◆ **WORK INSTRUCTIONS**
Print each line of the listing once more, precisely as given.

◆ **DATASET EXTRACT**
* * *

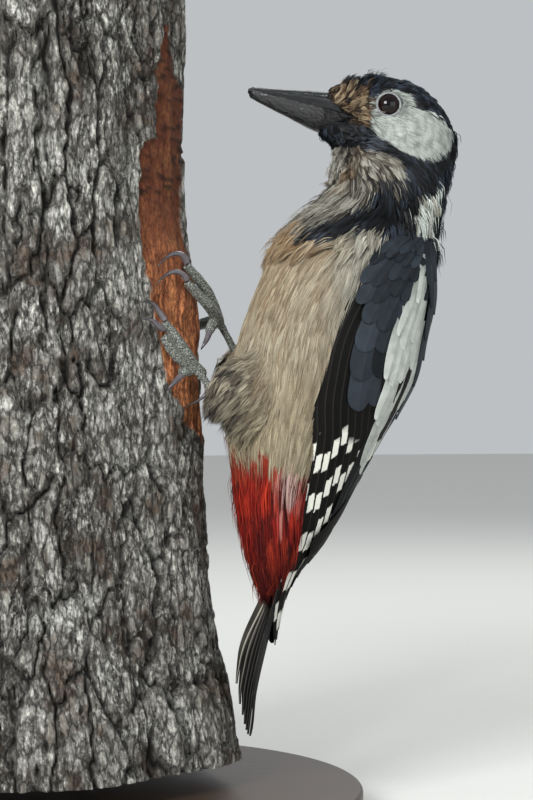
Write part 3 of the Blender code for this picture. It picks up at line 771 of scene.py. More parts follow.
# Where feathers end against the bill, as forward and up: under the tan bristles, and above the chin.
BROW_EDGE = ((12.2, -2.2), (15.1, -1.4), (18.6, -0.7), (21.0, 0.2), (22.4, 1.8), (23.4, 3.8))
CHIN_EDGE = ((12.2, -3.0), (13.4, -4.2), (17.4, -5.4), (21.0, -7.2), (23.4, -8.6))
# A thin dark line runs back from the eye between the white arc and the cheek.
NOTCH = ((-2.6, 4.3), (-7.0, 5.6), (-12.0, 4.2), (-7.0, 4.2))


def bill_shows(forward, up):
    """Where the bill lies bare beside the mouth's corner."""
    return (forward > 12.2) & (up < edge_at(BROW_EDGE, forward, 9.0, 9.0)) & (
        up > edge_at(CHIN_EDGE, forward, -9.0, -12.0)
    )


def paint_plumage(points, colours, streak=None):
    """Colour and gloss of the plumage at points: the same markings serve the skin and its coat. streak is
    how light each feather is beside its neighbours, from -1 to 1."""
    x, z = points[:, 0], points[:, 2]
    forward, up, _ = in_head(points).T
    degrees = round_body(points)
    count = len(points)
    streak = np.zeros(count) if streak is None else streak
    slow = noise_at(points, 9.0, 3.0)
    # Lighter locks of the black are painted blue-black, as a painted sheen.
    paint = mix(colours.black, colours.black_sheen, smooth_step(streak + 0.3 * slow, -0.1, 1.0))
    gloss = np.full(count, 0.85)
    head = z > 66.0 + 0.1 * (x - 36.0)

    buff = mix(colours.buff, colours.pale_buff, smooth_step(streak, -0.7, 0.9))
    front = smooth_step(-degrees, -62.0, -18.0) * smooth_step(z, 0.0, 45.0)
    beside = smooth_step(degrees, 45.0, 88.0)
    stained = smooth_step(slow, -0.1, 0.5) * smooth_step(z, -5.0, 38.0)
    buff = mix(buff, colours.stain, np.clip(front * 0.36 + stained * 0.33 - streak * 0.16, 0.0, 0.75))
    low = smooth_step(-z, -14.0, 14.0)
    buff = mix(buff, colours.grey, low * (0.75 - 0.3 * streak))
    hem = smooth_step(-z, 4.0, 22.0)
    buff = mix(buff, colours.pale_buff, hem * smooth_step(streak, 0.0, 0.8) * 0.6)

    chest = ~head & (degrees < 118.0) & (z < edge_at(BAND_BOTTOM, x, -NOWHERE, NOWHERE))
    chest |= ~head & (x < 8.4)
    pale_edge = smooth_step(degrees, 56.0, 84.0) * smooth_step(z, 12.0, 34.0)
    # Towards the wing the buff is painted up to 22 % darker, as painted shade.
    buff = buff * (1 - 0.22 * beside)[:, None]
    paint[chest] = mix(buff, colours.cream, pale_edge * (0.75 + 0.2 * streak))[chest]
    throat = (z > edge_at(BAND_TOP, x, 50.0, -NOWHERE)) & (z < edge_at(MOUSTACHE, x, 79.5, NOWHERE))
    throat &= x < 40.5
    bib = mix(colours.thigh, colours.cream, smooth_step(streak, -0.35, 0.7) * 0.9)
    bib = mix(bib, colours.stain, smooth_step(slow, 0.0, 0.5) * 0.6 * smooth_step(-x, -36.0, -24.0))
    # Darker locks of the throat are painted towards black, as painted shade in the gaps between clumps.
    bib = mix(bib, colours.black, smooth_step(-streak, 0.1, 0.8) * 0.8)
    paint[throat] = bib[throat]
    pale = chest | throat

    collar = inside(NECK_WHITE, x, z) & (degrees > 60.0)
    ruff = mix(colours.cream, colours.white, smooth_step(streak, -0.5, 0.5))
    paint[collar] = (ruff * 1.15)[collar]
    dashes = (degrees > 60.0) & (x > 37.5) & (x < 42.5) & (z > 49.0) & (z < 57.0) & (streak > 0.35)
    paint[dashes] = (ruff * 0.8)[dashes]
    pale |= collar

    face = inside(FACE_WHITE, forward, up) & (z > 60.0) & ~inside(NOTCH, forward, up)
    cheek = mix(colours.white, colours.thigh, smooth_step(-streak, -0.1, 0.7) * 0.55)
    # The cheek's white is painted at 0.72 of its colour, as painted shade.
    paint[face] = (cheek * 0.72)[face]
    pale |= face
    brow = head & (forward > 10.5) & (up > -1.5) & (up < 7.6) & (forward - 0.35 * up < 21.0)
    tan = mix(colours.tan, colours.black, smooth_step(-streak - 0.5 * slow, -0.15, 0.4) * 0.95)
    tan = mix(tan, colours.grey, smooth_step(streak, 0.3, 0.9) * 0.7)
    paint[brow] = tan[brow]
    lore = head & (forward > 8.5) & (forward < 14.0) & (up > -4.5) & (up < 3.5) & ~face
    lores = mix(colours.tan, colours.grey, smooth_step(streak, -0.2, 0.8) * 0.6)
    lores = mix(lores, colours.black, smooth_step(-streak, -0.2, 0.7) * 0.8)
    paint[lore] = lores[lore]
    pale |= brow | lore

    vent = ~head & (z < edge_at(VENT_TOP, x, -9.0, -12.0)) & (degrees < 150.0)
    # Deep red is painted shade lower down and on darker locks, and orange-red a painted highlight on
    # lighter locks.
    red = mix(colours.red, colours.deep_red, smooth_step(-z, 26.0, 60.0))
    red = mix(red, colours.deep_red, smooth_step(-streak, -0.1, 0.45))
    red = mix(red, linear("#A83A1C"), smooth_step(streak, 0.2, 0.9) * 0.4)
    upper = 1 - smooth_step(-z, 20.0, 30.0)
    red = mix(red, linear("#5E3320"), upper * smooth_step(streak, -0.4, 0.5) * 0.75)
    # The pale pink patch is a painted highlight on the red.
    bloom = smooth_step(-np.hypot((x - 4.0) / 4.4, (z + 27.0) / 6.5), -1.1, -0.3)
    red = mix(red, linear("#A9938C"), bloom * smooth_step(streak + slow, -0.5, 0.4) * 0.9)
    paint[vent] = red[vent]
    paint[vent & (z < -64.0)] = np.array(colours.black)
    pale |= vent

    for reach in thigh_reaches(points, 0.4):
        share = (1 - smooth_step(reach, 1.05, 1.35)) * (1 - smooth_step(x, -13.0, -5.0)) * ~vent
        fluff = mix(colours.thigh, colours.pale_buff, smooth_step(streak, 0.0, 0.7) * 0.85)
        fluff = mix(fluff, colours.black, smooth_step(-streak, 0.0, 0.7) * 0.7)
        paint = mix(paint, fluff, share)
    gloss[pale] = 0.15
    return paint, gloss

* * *

◆ **FINISHED TASK**
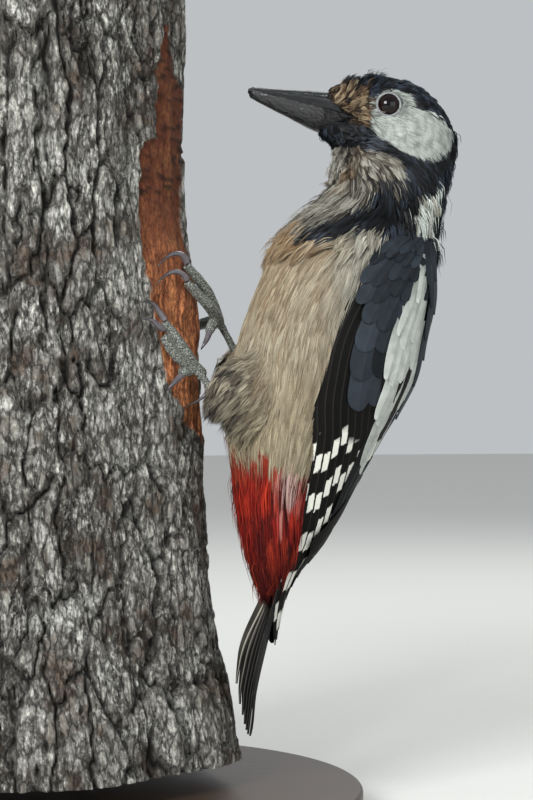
Write part 3 of the Blender code for this picture. It picks up at line 771 of scene.py. More parts follow.
# Where feathers end against the bill, as forward and up: under the tan bristles, and above the chin.
BROW_EDGE = ((12.2, -2.2), (15.1, -1.4), (18.6, -0.7), (21.0, 0.2), (22.4, 1.8), (23.4, 3.8))
CHIN_EDGE = ((12.2, -3.0), (13.4, -4.2), (17.4, -5.4), (21.0, -7.2), (23.4, -8.6))
# A thin dark line runs back from the eye between the white arc and the cheek.
NOTCH = ((-2.6, 4.3), (-7.0, 5.6), (-12.0, 4.2), (-7.0, 4.2))


def bill_shows(forward, up):
    """Where the bill lies bare beside the mouth's corner."""
    return (forward > 12.2) & (up < edge_at(BROW_EDGE, forward, 9.0, 9.0)) & (
        up > edge_at(CHIN_EDGE, forward, -9.0, -12.0)
    )


def paint_plumage(points, colours, streak=None):
    """Colour and gloss of the plumage at points: the same markings serve the skin and its coat. streak is
    how light each feather is beside its neighbours, from -1 to 1."""
    x, z = points[:, 0], points[:, 2]
    forward, up, _ = in_head(points).T
    degrees = round_body(points)
    count = len(points)
    streak = np.zeros(count) if streak is None else streak
    slow = noise_at(points, 9.0, 3.0)
    # Lighter locks of the black are painted blue-black, as a painted sheen.
    paint = mix(colours.black, colours.black_sheen, smooth_step(streak + 0.3 * slow, -0.1, 1.0))
    gloss = np.full(count, 0.85)
    head = z > 66.0 + 0.1 * (x - 36.0)

    buff = mix(colours.buff, colours.pale_buff, smooth_step(streak, -0.7, 0.9))
    front = smooth_step(-degrees, -62.0, -18.0) * smooth_step(z, 0.0, 45.0)
    beside = smooth_step(degrees, 45.0, 88.0)
    stained = smooth_step(slow, -0.1, 0.5) * smooth_step(z, -5.0, 38.0)
    buff = mix(buff, colours.stain, np.clip(front * 0.36 + stained * 0.33 - streak * 0.16, 0.0, 0.75))
    low = smooth_step(-z, -14.0, 14.0)
    buff = mix(buff, colours.grey, low * (0.75 - 0.3 * streak))
    hem = smooth_step(-z, 4.0, 22.0)
    buff = mix(buff, colours.pale_buff, hem * smooth_step(streak, 0.0, 0.8) * 0.6)

    chest = ~head & (degrees < 118.0) & (z < edge_at(BAND_BOTTOM, x, -NOWHERE, NOWHERE))
    chest |= ~head & (x < 8.4)
    pale_edge = smooth_step(degrees, 56.0, 84.0) * smooth_step(z, 12.0, 34.0)
    # Towards the wing the buff is painted up to 22 % darker, as painted shade.
    buff = buff * (1 - 0.22 * beside)[:, None]
    paint[chest] = mix(buff, colours.cream, pale_edge * (0.75 + 0.2 * streak))[chest]
    throat = (z > edge_at(BAND_TOP, x, 50.0, -NOWHERE)) & (z < edge_at(MOUSTACHE, x, 79.5, NOWHERE))
    throat &= x < 40.5
    bib = mix(colours.thigh, colours.cream, smooth_step(streak, -0.35, 0.7) * 0.9)
    bib = mix(bib, colours.stain, smooth_step(slow, 0.0, 0.5) * 0.6 * smooth_step(-x, -36.0, -24.0))
    # Darker locks of the throat are painted towards black, as painted shade in the gaps between clumps.
    bib = mix(bib, colours.black, smooth_step(-streak, 0.1, 0.8) * 0.8)
    paint[throat] = bib[throat]
    pale = chest | throat

    collar = inside(NECK_WHITE, x, z) & (degrees > 60.0)
    ruff = mix(colours.cream, colours.white, smooth_step(streak, -0.5, 0.5))
    paint[collar] = (ruff * 1.15)[collar]
    dashes = (degrees > 60.0) & (x > 37.5) & (x < 42.5) & (z > 49.0) & (z < 57.0) & (streak > 0.35)
    paint[dashes] = (ruff * 0.8)[dashes]
    pale |= collar

    face = inside(FACE_WHITE, forward, up) & (z > 60.0) & ~inside(NOTCH, forward, up)
    cheek = mix(colours.white, colours.thigh, smooth_step(-streak, -0.1, 0.7) * 0.55)
    # The cheek's white is painted at 0.72 of its colour, as painted shade.
    paint[face] = (cheek * 0.72)[face]
    pale |= face
    brow = head & (forward > 10.5) & (up > -1.5) & (up < 7.6) & (forward - 0.35 * up < 21.0)
    tan = mix(colours.tan, colours.black, smooth_step(-streak - 0.5 * slow, -0.15, 0.4) * 0.95)
    tan = mix(tan, colours.grey, smooth_step(streak, 0.3, 0.9) * 0.7)
    paint[brow] = tan[brow]
    lore = head & (forward > 8.5) & (forward < 14.0) & (up > -4.5) & (up < 3.5) & ~face
    lores = mix(colours.tan, colours.grey, smooth_step(streak, -0.2, 0.8) * 0.6)
    lores = mix(lores, colours.black, smooth_step(-streak, -0.2, 0.7) * 0.8)
    paint[lore] = lores[lore]
    pale |= brow | lore

    vent = ~head & (z < edge_at(VENT_TOP, x, -9.0, -12.0)) & (degrees < 150.0)
    # Deep red is painted shade lower down and on darker locks, and orange-red a painted highlight on
    # lighter locks.
    red = mix(colours.red, colours.deep_red, smooth_step(-z, 26.0, 60.0))
    red = mix(red, colours.deep_red, smooth_step(-streak, -0.1, 0.45))
    red = mix(red, linear("#A83A1C"), smooth_step(streak, 0.2, 0.9) * 0.4)
    upper = 1 - smooth_step(-z, 20.0, 30.0)
    red = mix(red, linear("#5E3320"), upper * smooth_step(streak, -0.4, 0.5) * 0.75)
    # The pale pink patch is a painted highlight on the red.
    bloom = smooth_step(-np.hypot((x - 4.0) / 4.4, (z + 27.0) / 6.5), -1.1, -0.3)
    red = mix(red, linear("#A9938C"), bloom * smooth_step(streak + slow, -0.5, 0.4) * 0.9)
    paint[vent] = red[vent]
    paint[vent & (z < -64.0)] = np.array(colours.black)
    pale |= vent

    for reach in thigh_reaches(points, 0.4):
        share = (1 - smooth_step(reach, 1.05, 1.35)) * (1 - smooth_step(x, -13.0, -5.0)) * ~vent
        fluff = mix(colours.thigh, colours.pale_buff, smooth_step(streak, 0.0, 0.7) * 0.85)
        fluff = mix(fluff, colours.black, smooth_step(-streak, 0.0, 0.7) * 0.7)
        paint = mix(paint, fluff, share)
    gloss[pale] = 0.15
    return paint, gloss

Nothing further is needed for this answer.